I am an anthropologist of law, history, and culture working with critical and visual methods.

I am a legal and political anthropologist studying how law structures power in society. I have conducted research in East and Southeast Asia since 2010, mostly in China and Burma (Myanmar). I use ethnographic, historical, and legal research methods to interrogate the relationship between law and identity in Southeast Asia and the United States. I earned my Ph.D. at the University of Wisconsin-Madison in 2023.

I conducted research for my doctoral dissertation in Burma from 2017-2020 and in London in 2022. I am additionally developing new research through projects in the United States and in the Thai-Burma border. You can learn more about all of my projects below.

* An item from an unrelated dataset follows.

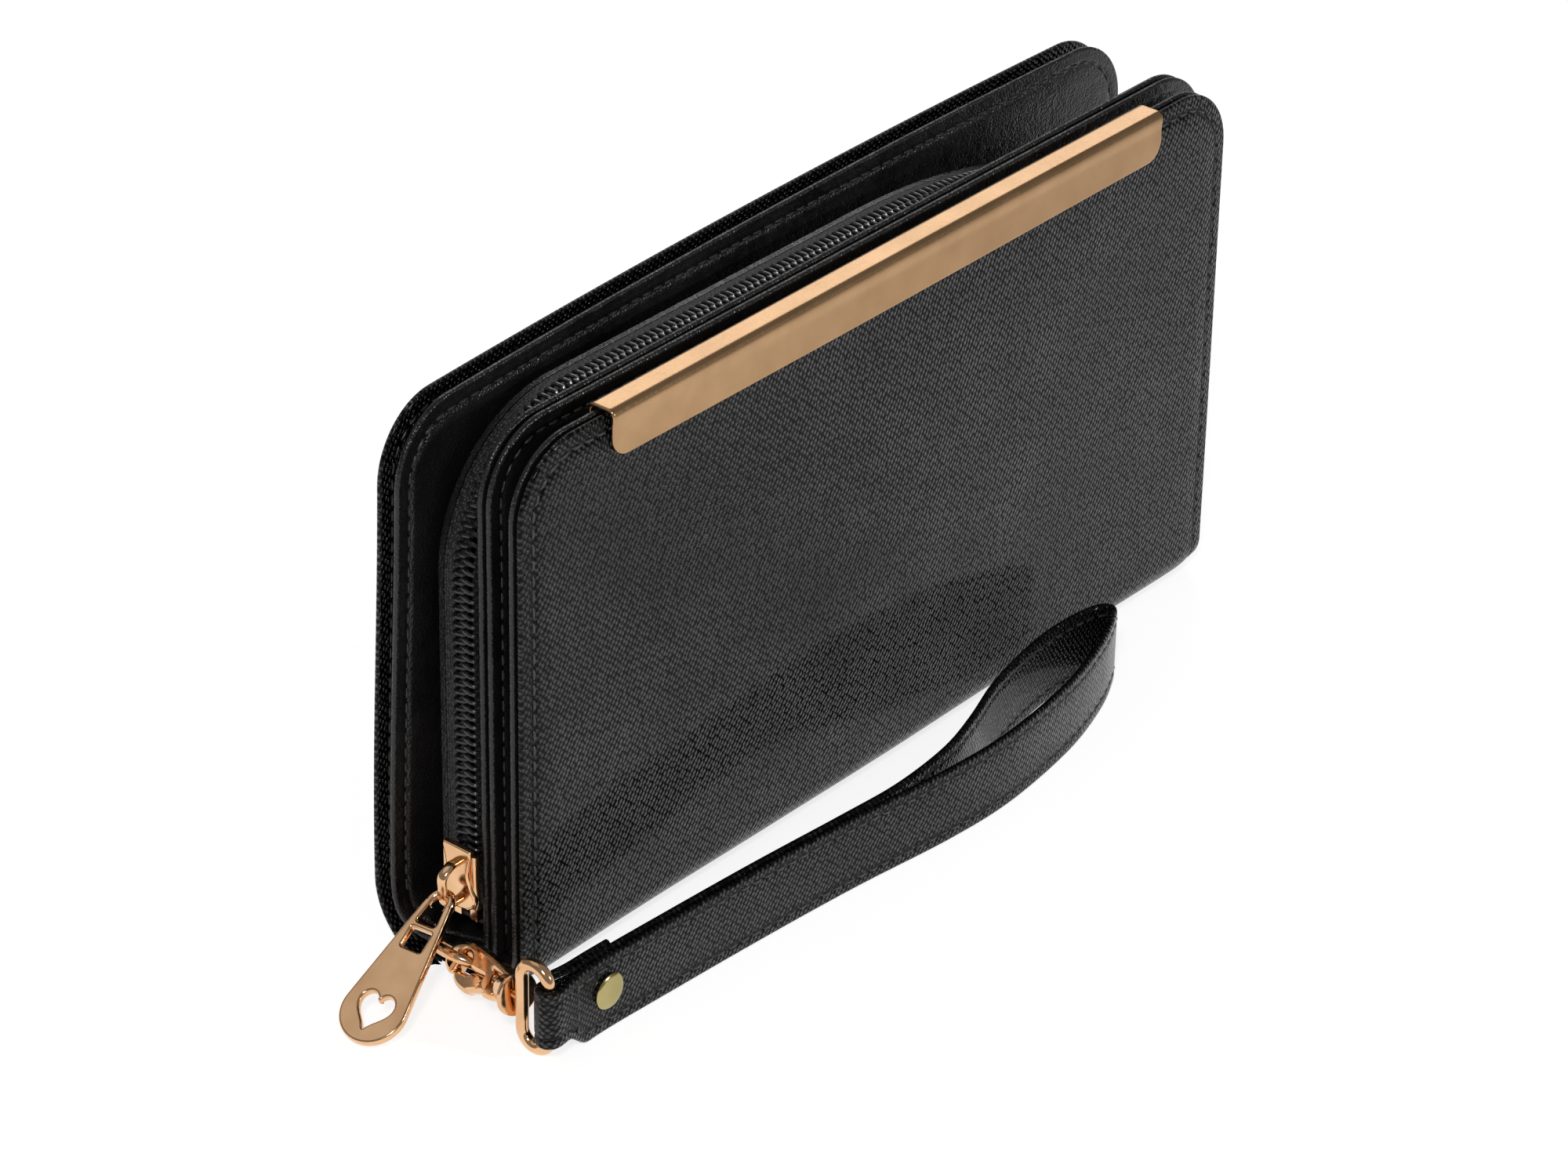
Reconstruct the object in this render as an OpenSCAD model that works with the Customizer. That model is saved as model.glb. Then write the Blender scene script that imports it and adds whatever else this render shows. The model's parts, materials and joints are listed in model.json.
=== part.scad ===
// Wristlet wallet: a double gusset wallet that stands on its spine, with a front
// cover, a middle panel that carries a zipped pouch, a back cover, and a wrist
// strap that hooks on a D ring at the left end of the spine.
// +X runs along the wallet to the right, the front cover faces -Y, +Z is up.
// The origin is on the flat underside of the spine. Millimetres.

/* [Wallet] */
// Height of the covers above the table
wallet_h = 109; // [104:1:116]
// Corner radius at the tops of the covers and panels
corner_r = 14; // [10:1:16]
// Length of the front cover
front_l = 199.5; // [196:0.5:200]
// Length of the middle panel
mid_l = 201; // [199:0.5:203]
// Length of the back cover and the spine
back_l = 207; // [205:0.5:210]

/* [Covers] */
// Thickness of one leather face
skin_t = 1.2; // [1:0.1:1.2]
// Thickness of the stiffening board between two leather faces
board_t = 1.6; // [1.2:0.1:1.6]
// Outer radius of the fold under the front cover
front_fold_r = 7; // [6.6:0.1:7]
// Outer radius of the fold under the back cover
back_fold_r = 13.5; // [13:0.1:13.5]

/* [Trim bar] */
// Length of the metal trim bar
trim_l = 155; // [120:1:160]
// Height of its front flange
trim_h = 9.6; // [7:0.2:12]
// Thickness of the trim's sheet metal
trim_t = 0.9; // [0.6:0.1:1]

/* [Zip] */
// Thickness of the zip tape
tape_t = 0.6; // [0.5:0.1:0.6]
// Height of the closed coil over the tape
coil_h = 2.2; // [1.8:0.1:2.2]
// Width of the closed coil, both halves
coil_w = 5.8; // [5:0.2:5.8]
// Height of the slider on its straight run when the zip is closed
slider_z = 19.6; // [19:0.2:22]

/* [Pull] */
// Distance from the pull's hinge to the middle of its round end
pull_l = 25; // [23:0.5:26]
// Radius of the round end
pull_end_r = 6.4; // [6:0.1:6.6]
// Radius of the head round the hinge bar
pull_head_r = 2.4; // [2.2:0.1:2.4]
// Thickness of the pull
pull_t = 1.7; // [1.4:0.1:1.8]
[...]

You can view my latest academic article, Courting Colonialism: Considering Litigation as an Act of Citizenship in Colonial Burma, here.

 
 

Burmese Teashop. Yangon, 2020.

Racial Categories, Religious Exclusions.

My dissertation studies the colonial jurisprudence of litigation involving mixed Chinese-Burmese Buddhist families in colonial Burma. I argue that the heterodox religious practices of mixed-race subjects effectively dispossessed Asian subjects who cross the color line, creating new socio-political tensions around the subject of interracial partnerships. I illustrate the material impacts this colonial legal work had in particular on mixed-race women who sought to claim civil rights through the courts.

 

dtac5G. Mae Sot, 2025.

Countermapping Burmese Borderlands

This ongoing project works with Burmese displaced by the 2021 military coup. We use photography and narrative storytelling to chart the paths that brought these young exiles to the places they are now, and tell the world about the futures’ they are working to create.

 

Willis. Wisconsin, 2021.

To Kill a Mountain Lion

This new project investigates the discursive and material worlds of hunters organizing to protect the right to hunt mountain lions in the United States. This project aims to understand how a niche group of hunters creates coalitions with both other hunters and non-hunting groups, and communicate the personal, ecological, and cultural significance of their lifestyle to a wary public.